In a notable coup that could revive his flagging administration, President Bush has persuaded Henry Paulson, the chairman of Goldman Sachs, to become the US Treasury Secretary.
The announcement, which took the markets and most financial analysts by surprise, was made by Mr Bush at the White House during a ceremony attended by Mr Paulson and John Snow, the outgoing Treasury Secretary, who signalled his intention to step down just before the Memorial Day weekend.
The changeover is the latest, and perhaps the most important, step in the makeover of the Bush administration since Joshua Bolten took over as the President's chief of staff six weeks ago.
Since then a new CIA director and a new White House spokesman have been installed, while the powers of Karl Rove, Mr Bush's top political adviser, have been reined back.
Mr Bush described Mr Paulson yesterday as a man with "a lifetime of business experience" and an "intimate knowledge of securities markets".
That positive sentiment was echoed in both political parties here, making his speedy confirmation by the Senate is a certainty.
Charles Schumer, a member of the Senate Finance Committee, was just one senior Democrat who promised to support Mr Paulson, praising the nominee as "the best pick America could have hoped for".
The 60-year-old, an avid nature lover who has led Goldman Sachs since 1999, will need all the qualities attributed to him in his new job - that will pay barely US$200,000 ($312,744) a year compared with his remuneration of US$38 million last year at the helm of arguably the world's most powerful investment bank.

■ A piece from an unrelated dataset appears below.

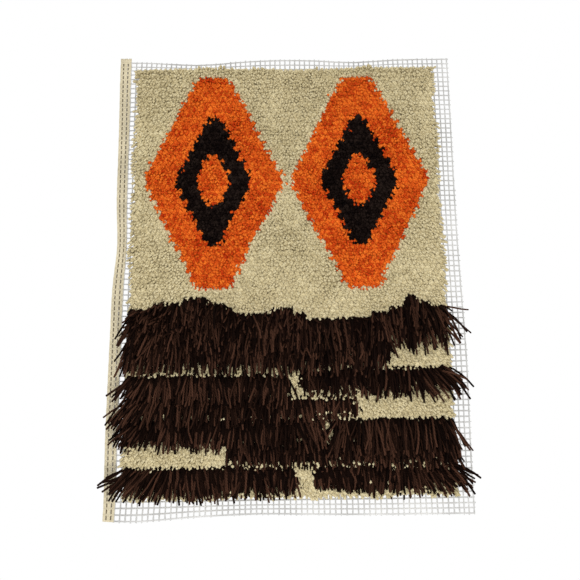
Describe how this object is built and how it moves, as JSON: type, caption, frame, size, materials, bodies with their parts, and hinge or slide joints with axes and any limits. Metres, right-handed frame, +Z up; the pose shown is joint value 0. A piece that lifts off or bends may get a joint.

He hinted yesterday at the difficulties ahead, noting the current robust growth of the US economy, but warned that "we cannot take it for granted".
America, Mr Paulson said, had to take steps to maintain its competitive edge.
Although GDP expanded by a 5 per cent annual rate in the first quarter of 2006, that pace is likely to slow.
US consumer confidence slipped last month, while inflationary threats are growing, not least because of soaring energy and commodity prices.
The biggest long-term problem, however, will be managing - and if possible reducing - America's huge "twin deficits": the federal budget deficit of some US$350 billion, but above all the deficit of US$800 billion as measured by the current account, the broadest overall guide to US financial dealings with the rest of the world.
The external deficit is financed by massive purchases of US securities by the Chinese, Japanese and other foreign central banks.
The fear is of a possible dollar sell off that could destabilise the global financial system.
The dollar fell against most major currencies yesterday before recovering slightly on the news that Mr Paulson - and not Donald Evans, the former commerce secretary - had accepted the job.
Analysts said that the arrival of Mr Paulson will not affect the unspoken Bush administration policy of allowing the currency to fall gently, as the best means of restoring US competitiveness.
Mr Paulson's likely successor at Goldman Sachs is the bank's chief operating officer, Lloyd Blankfein, and analysts said they expected a smooth transition as soon as Mr Paulson is confirmed at the Treasury.
Mr Blankfein is another Goldman lifer, having joined the bank in 1982.
He was head of the company's trading businesses until his appointment as Mr Paulson's No 2 in 2004.
His elevation to chief executive would cap the growth of Goldman's trading divisions, which have eclipsed the bank's work giving financial advice.
The trading divisions accounted for 66 per cent of net revenues in the first quarter of the year.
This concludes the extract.